▶ [DATASET CONTENT]:

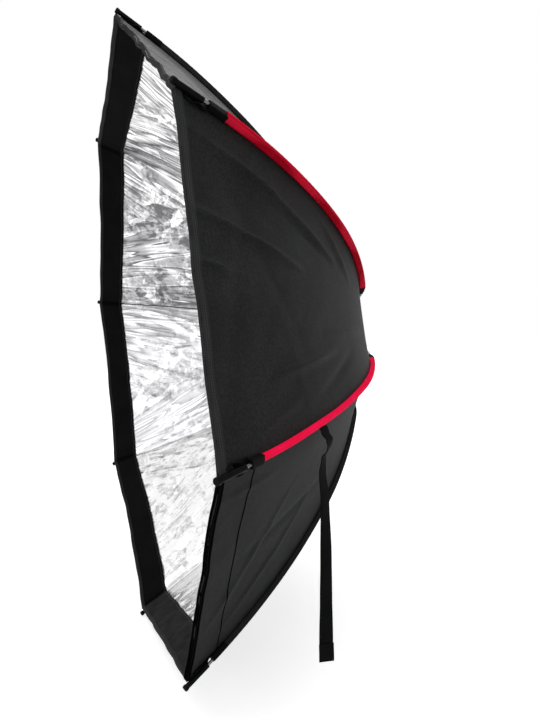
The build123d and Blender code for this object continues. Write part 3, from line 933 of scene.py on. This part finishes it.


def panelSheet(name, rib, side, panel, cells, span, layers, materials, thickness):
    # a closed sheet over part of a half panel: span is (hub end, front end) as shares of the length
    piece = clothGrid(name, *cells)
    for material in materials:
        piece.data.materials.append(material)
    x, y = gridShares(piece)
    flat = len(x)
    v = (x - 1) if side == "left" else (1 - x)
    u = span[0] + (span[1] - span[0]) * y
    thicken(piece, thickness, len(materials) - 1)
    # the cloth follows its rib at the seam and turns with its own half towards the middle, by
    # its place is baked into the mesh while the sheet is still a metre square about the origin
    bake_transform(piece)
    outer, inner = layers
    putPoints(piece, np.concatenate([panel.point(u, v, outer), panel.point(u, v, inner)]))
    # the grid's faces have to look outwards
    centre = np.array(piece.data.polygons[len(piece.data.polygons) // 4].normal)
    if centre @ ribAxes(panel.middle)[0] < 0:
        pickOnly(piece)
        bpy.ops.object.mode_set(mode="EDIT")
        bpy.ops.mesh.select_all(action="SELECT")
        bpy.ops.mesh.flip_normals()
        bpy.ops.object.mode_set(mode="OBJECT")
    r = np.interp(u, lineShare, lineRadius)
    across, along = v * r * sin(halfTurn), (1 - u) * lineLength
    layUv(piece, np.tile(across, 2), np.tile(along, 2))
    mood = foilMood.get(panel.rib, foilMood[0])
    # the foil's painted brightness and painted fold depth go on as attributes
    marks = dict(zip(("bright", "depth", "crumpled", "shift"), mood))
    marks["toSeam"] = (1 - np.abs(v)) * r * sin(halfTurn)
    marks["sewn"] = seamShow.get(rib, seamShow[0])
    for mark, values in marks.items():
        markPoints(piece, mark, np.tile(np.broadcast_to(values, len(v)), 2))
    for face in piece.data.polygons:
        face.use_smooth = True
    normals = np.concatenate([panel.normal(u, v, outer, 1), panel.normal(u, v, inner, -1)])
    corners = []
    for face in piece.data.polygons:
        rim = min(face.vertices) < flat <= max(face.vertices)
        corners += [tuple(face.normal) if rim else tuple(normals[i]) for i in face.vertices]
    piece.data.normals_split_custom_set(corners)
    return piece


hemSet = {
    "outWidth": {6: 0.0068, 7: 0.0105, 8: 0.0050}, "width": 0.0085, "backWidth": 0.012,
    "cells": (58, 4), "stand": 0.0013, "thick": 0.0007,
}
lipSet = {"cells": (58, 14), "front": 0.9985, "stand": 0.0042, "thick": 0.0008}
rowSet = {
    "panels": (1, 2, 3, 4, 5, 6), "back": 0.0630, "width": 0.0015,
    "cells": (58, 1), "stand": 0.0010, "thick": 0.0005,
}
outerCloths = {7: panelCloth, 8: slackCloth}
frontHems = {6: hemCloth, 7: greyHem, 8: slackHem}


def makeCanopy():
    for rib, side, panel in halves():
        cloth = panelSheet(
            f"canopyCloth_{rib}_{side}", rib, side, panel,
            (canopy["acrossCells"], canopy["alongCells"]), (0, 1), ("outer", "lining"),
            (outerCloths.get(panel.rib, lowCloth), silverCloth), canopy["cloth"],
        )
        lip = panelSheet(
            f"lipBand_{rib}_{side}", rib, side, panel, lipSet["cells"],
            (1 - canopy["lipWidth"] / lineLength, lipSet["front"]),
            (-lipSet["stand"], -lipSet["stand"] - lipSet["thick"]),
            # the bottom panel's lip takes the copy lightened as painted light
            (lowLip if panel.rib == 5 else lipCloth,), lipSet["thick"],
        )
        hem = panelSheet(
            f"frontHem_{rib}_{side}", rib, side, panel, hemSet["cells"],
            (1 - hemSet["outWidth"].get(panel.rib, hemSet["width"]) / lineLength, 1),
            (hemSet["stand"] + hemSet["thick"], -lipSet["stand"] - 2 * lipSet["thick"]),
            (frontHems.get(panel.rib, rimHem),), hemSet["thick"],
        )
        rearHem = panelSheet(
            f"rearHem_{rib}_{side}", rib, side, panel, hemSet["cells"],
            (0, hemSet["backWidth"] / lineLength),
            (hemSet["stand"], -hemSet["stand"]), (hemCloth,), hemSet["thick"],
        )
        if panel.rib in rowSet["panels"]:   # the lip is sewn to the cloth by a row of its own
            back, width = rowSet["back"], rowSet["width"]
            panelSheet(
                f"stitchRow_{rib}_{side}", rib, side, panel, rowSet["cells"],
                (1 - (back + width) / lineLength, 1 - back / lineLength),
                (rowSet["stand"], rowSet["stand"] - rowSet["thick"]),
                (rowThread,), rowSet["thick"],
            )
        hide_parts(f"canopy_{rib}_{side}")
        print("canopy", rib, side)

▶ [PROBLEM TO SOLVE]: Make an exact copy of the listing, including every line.

▶ [CORRECT RESULT]:
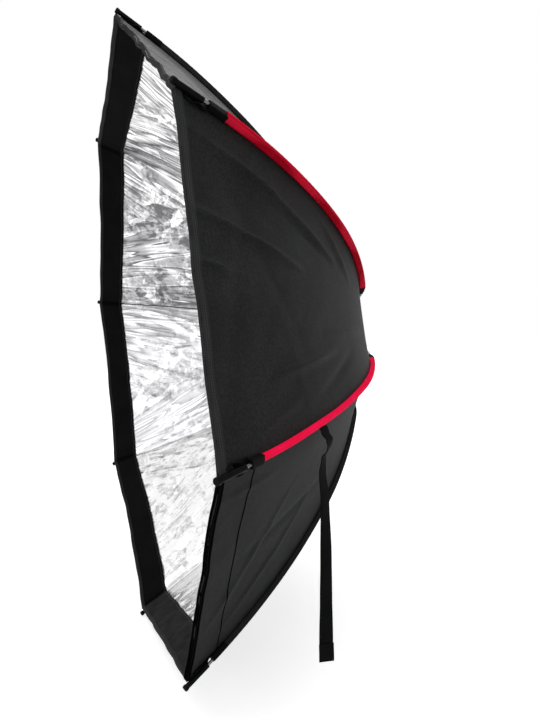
The build123d and Blender code for this object continues. Write part 3, from line 933 of scene.py on. This part finishes it.


def panelSheet(name, rib, side, panel, cells, span, layers, materials, thickness):
    # a closed sheet over part of a half panel: span is (hub end, front end) as shares of the length
    piece = clothGrid(name, *cells)
    for material in materials:
        piece.data.materials.append(material)
    x, y = gridShares(piece)
    flat = len(x)
    v = (x - 1) if side == "left" else (1 - x)
    u = span[0] + (span[1] - span[0]) * y
    thicken(piece, thickness, len(materials) - 1)
    # the cloth follows its rib at the seam and turns with its own half towards the middle, by
    # its place is baked into the mesh while the sheet is still a metre square about the origin
    bake_transform(piece)
    outer, inner = layers
    putPoints(piece, np.concatenate([panel.point(u, v, outer), panel.point(u, v, inner)]))
    # the grid's faces have to look outwards
    centre = np.array(piece.data.polygons[len(piece.data.polygons) // 4].normal)
    if centre @ ribAxes(panel.middle)[0] < 0:
        pickOnly(piece)
        bpy.ops.object.mode_set(mode="EDIT")
        bpy.ops.mesh.select_all(action="SELECT")
        bpy.ops.mesh.flip_normals()
        bpy.ops.object.mode_set(mode="OBJECT")
    r = np.interp(u, lineShare, lineRadius)
    across, along = v * r * sin(halfTurn), (1 - u) * lineLength
    layUv(piece, np.tile(across, 2), np.tile(along, 2))
    mood = foilMood.get(panel.rib, foilMood[0])
    # the foil's painted brightness and painted fold depth go on as attributes
    marks = dict(zip(("bright", "depth", "crumpled", "shift"), mood))
    marks["toSeam"] = (1 - np.abs(v)) * r * sin(halfTurn)
    marks["sewn"] = seamShow.get(rib, seamShow[0])
    for mark, values in marks.items():
        markPoints(piece, mark, np.tile(np.broadcast_to(values, len(v)), 2))
    for face in piece.data.polygons:
        face.use_smooth = True
    normals = np.concatenate([panel.normal(u, v, outer, 1), panel.normal(u, v, inner, -1)])
    corners = []
    for face in piece.data.polygons:
        rim = min(face.vertices) < flat <= max(face.vertices)
        corners += [tuple(face.normal) if rim else tuple(normals[i]) for i in face.vertices]
    piece.data.normals_split_custom_set(corners)
    return piece


hemSet = {
    "outWidth": {6: 0.0068, 7: 0.0105, 8: 0.0050}, "width": 0.0085, "backWidth": 0.012,
    "cells": (58, 4), "stand": 0.0013, "thick": 0.0007,
}
lipSet = {"cells": (58, 14), "front": 0.9985, "stand": 0.0042, "thick": 0.0008}
rowSet = {
    "panels": (1, 2, 3, 4, 5, 6), "back": 0.0630, "width": 0.0015,
    "cells": (58, 1), "stand": 0.0010, "thick": 0.0005,
}
outerCloths = {7: panelCloth, 8: slackCloth}
frontHems = {6: hemCloth, 7: greyHem, 8: slackHem}


def makeCanopy():
    for rib, side, panel in halves():
        cloth = panelSheet(
            f"canopyCloth_{rib}_{side}", rib, side, panel,
            (canopy["acrossCells"], canopy["alongCells"]), (0, 1), ("outer", "lining"),
            (outerCloths.get(panel.rib, lowCloth), silverCloth), canopy["cloth"],
        )
        lip = panelSheet(
            f"lipBand_{rib}_{side}", rib, side, panel, lipSet["cells"],
            (1 - canopy["lipWidth"] / lineLength, lipSet["front"]),
            (-lipSet["stand"], -lipSet["stand"] - lipSet["thick"]),
            # the bottom panel's lip takes the copy lightened as painted light
            (lowLip if panel.rib == 5 else lipCloth,), lipSet["thick"],
        )
        hem = panelSheet(
            f"frontHem_{rib}_{side}", rib, side, panel, hemSet["cells"],
            (1 - hemSet["outWidth"].get(panel.rib, hemSet["width"]) / lineLength, 1),
            (hemSet["stand"] + hemSet["thick"], -lipSet["stand"] - 2 * lipSet["thick"]),
            (frontHems.get(panel.rib, rimHem),), hemSet["thick"],
        )
        rearHem = panelSheet(
            f"rearHem_{rib}_{side}", rib, side, panel, hemSet["cells"],
            (0, hemSet["backWidth"] / lineLength),
            (hemSet["stand"], -hemSet["stand"]), (hemCloth,), hemSet["thick"],
        )
        if panel.rib in rowSet["panels"]:   # the lip is sewn to the cloth by a row of its own
            back, width = rowSet["back"], rowSet["width"]
            panelSheet(
                f"stitchRow_{rib}_{side}", rib, side, panel, rowSet["cells"],
                (1 - (back + width) / lineLength, 1 - back / lineLength),
                (rowSet["stand"], rowSet["stand"] - rowSet["thick"]),
                (rowThread,), rowSet["thick"],
            )
        hide_parts(f"canopy_{rib}_{side}")
        print("canopy", rib, side)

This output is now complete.